Liberty Oil appealed to the Eighth Circuit Court of Appeals claiming the court incorrectly decided the issue of the vendors having good and marketable title. The record of appeal was prepared as either bill of exceptions for writ of error from an action at law or a transcript for an appeal from a suit in equity. The Court of Appeals held that the case was reviewed by writ of error and since the bill of exceptions showed no special findings of fact but only a general finding in a case at law tried without a jury, it lacked power to rule as to the sufficiency of the evidence to sustain the finding so sustained the verdict. Liberty Oil appealed by certiorari to the United States Supreme Court.

== Holding of United States Supreme Court ==
Court held that a defensive interpleader was an equitable defense authorized in an action at law by Judicial Code § 274b added by . An equitable defense should be transferred from the law side of the court to the equity side of the court under Judicial Code § 274a added by and tried before the legal action and that there was no constitutional right to a jury trial in interpleader.
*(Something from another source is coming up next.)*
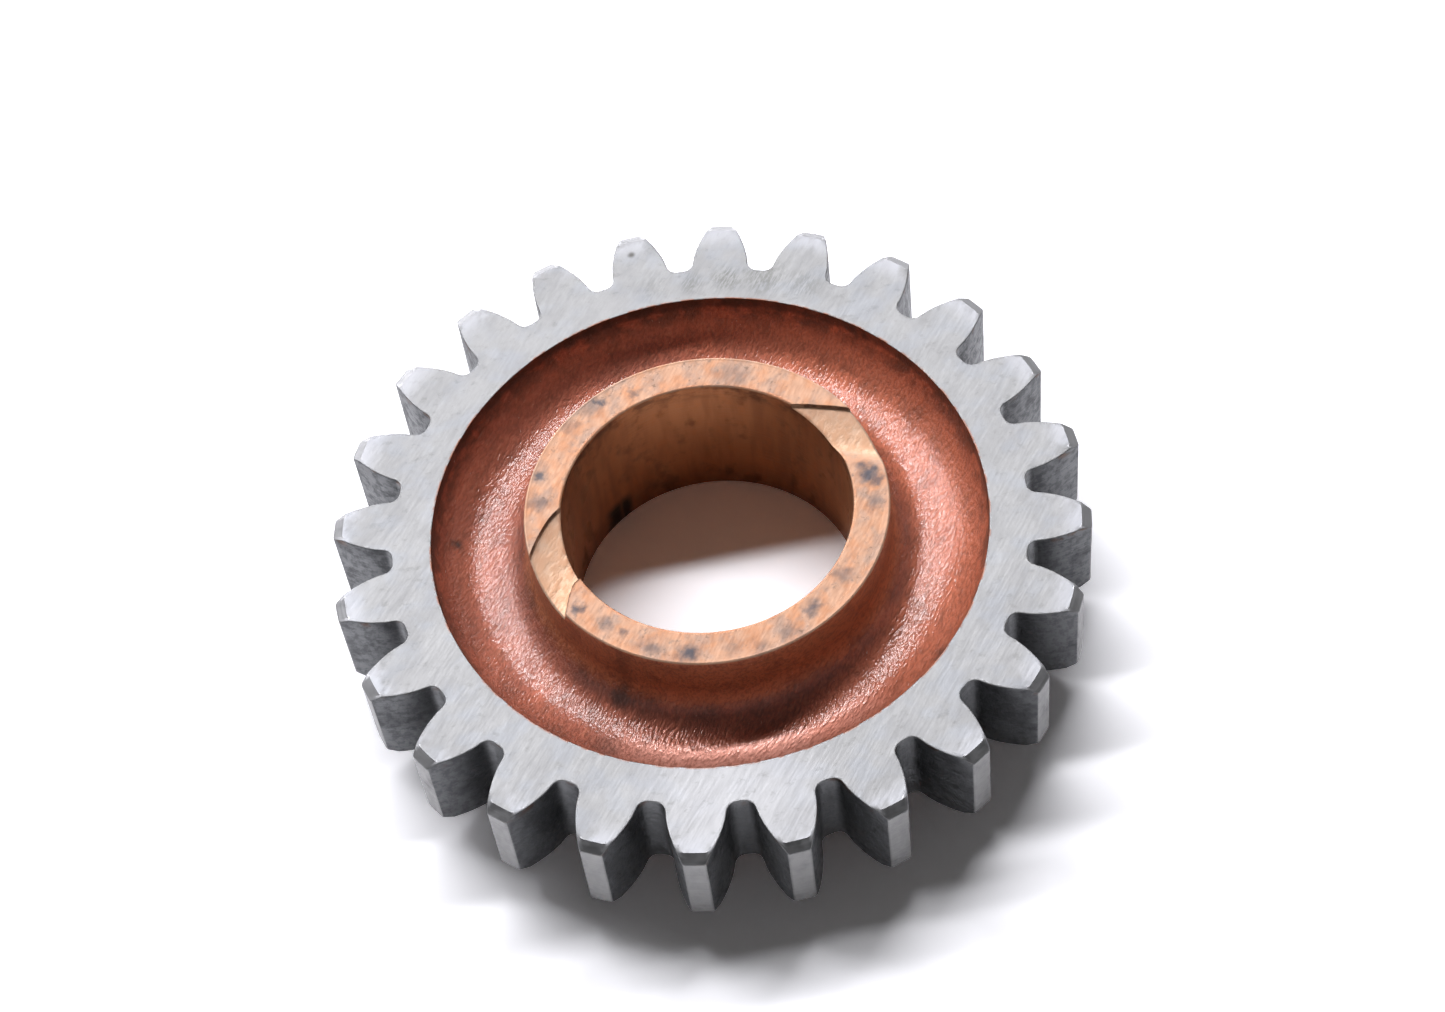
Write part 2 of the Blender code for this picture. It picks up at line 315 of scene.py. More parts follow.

These statues were a step on the way to merger of law and equity but not as fully as in the states with a code of procedures by creating one form of action.

Judicial Code § 269, as amended , appellate courts are to give judgment after an examination of the record without regard to technical errors, defects, or exceptions which do not affect the substantial rights of the parties, and Judicial Code § 274b, provides whether the review is sought by writ of error or appeal, the appellate court is given to render such judgment upon the record as law and justice shall require. It follows that the court should have considered the issue of law and fact upon which the decree of the district court depended whether there was a good and marketable title. The Supreme Court could have determined the issue of whether there was good and marketable title but did not because the case was not of sufficient public interest to justify that, the case was remanded to the Eighth Circuit Court of Appeals.

==Subsequent history==

The case was determined on remand by the Eighth Circuit Court of Appeals at 291 F. 293 in 1923.